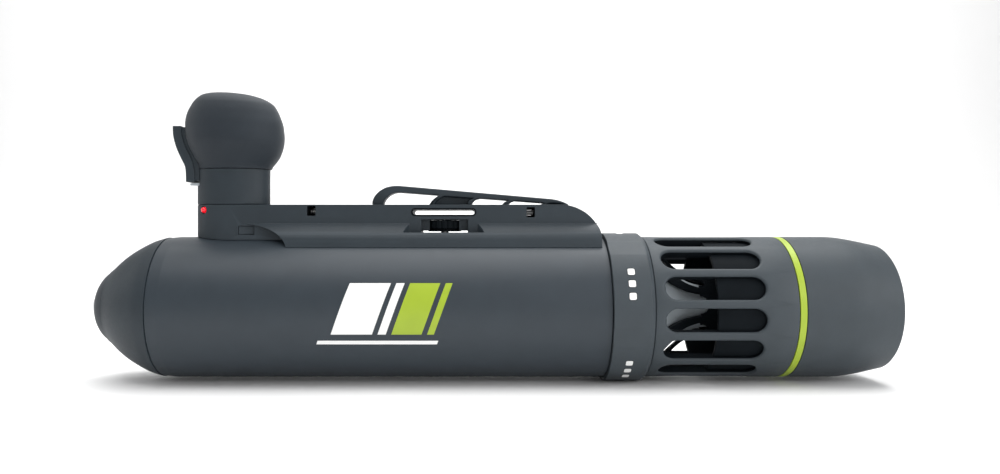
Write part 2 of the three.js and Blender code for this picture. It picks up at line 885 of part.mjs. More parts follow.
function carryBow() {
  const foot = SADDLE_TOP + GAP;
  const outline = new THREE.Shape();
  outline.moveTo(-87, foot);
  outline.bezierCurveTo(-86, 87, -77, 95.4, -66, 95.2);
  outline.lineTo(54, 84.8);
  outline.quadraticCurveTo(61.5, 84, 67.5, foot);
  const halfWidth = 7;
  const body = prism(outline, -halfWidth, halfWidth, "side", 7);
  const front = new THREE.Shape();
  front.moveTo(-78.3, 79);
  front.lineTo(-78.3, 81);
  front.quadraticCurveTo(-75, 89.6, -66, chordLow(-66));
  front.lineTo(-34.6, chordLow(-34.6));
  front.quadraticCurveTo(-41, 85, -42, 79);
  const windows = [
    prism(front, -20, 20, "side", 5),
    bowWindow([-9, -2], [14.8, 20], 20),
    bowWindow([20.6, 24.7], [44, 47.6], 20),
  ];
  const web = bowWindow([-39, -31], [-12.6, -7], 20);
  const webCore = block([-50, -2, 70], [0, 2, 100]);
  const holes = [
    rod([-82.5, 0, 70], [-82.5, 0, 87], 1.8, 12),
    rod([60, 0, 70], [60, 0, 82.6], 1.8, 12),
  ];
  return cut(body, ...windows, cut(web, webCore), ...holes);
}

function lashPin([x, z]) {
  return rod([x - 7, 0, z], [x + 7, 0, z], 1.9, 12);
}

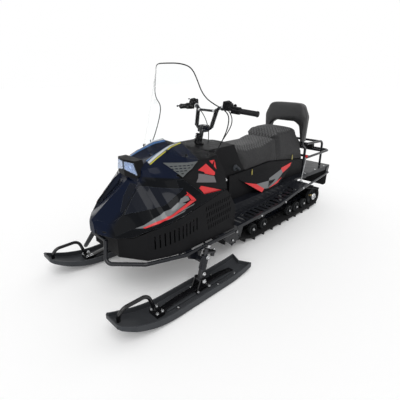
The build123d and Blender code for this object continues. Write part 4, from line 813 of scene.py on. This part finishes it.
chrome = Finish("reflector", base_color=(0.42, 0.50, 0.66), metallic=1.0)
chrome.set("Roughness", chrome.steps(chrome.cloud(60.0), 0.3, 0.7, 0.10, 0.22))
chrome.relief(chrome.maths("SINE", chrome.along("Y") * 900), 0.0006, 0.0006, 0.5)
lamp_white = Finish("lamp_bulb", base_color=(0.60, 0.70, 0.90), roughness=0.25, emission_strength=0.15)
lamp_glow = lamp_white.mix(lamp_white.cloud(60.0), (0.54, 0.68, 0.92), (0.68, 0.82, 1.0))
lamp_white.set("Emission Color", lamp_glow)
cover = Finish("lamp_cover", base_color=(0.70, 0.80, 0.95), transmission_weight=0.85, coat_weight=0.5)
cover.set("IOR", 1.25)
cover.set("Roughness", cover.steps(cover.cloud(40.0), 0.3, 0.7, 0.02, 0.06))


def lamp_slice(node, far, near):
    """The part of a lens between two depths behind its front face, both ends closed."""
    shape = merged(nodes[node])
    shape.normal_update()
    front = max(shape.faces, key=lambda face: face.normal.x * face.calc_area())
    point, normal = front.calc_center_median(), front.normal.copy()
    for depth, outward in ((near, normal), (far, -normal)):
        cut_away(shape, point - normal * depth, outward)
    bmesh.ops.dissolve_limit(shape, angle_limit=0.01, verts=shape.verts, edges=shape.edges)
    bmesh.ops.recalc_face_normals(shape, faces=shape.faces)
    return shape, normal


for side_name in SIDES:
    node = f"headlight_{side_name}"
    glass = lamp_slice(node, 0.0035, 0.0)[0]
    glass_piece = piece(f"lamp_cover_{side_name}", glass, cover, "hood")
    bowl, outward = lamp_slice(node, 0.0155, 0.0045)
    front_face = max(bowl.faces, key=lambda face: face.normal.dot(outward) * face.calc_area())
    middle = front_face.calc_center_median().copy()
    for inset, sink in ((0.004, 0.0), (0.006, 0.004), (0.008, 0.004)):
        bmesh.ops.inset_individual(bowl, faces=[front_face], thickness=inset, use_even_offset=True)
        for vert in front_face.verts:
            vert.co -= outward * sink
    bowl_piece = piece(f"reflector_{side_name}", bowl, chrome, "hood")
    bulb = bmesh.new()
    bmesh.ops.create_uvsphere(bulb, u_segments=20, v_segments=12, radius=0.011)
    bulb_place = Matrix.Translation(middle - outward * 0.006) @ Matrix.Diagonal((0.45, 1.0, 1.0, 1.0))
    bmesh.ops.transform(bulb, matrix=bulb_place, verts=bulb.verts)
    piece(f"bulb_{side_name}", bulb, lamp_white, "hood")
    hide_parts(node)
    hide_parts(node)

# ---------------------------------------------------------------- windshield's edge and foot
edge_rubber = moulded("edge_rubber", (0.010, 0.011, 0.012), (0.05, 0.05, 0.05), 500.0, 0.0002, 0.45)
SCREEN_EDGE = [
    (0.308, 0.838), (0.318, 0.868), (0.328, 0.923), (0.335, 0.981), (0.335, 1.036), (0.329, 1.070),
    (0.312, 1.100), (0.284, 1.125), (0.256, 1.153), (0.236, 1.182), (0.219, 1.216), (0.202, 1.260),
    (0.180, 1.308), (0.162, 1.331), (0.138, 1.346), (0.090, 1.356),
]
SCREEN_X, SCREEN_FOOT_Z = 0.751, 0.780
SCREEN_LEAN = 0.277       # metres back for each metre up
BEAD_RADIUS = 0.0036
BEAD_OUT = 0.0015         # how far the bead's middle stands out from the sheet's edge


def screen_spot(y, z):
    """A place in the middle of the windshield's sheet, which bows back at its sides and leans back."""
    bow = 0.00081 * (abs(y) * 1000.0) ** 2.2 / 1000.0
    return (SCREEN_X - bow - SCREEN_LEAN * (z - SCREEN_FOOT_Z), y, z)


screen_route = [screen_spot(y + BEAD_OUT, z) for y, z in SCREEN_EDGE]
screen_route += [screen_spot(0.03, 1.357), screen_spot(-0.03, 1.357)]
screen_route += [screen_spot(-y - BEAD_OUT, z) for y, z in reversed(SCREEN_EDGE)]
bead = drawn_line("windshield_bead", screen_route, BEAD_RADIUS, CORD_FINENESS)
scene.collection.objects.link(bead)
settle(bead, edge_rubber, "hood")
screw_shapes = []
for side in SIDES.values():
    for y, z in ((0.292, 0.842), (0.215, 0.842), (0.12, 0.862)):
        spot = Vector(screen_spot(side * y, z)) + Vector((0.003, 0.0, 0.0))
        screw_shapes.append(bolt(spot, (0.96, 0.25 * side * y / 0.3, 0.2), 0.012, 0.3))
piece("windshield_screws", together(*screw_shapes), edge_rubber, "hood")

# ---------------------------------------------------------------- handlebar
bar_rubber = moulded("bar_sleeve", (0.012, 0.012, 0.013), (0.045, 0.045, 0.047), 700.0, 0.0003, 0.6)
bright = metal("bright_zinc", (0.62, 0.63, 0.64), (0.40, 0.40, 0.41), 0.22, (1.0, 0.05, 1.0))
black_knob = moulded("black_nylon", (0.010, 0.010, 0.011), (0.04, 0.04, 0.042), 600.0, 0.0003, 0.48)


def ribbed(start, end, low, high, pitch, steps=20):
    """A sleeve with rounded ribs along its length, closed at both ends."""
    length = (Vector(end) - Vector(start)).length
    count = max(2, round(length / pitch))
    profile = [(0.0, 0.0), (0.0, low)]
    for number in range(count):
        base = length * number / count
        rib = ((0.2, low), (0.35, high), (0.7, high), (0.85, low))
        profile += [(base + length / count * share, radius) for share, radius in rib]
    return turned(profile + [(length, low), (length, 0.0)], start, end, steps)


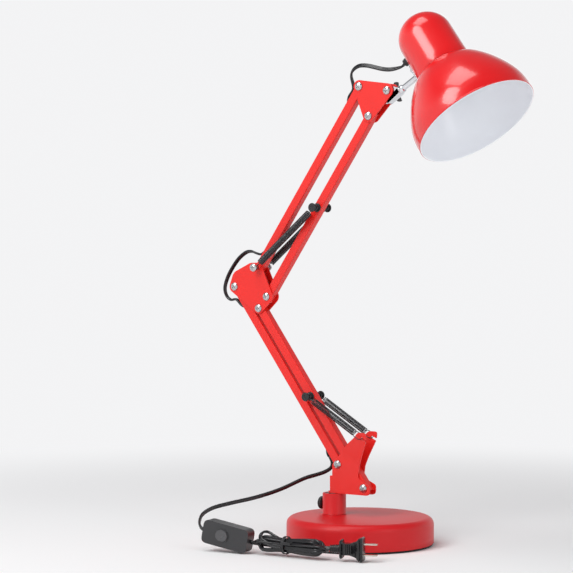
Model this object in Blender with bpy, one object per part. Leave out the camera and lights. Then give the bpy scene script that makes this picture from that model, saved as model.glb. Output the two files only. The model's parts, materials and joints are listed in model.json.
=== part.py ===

▶ _Exercise task_
All lines from the one containing "Model this object" through the end of the records, both ends included, are to be quoted exactly; please add nothing else.

▶ _Correct answer_
Model this object in Blender with bpy, one object per part. Leave out the camera and lights. Then give the bpy scene script that makes this picture from that model, saved as model.glb. Output the two files only. The model's parts, materials and joints are listed in model.json.
=== part.py ===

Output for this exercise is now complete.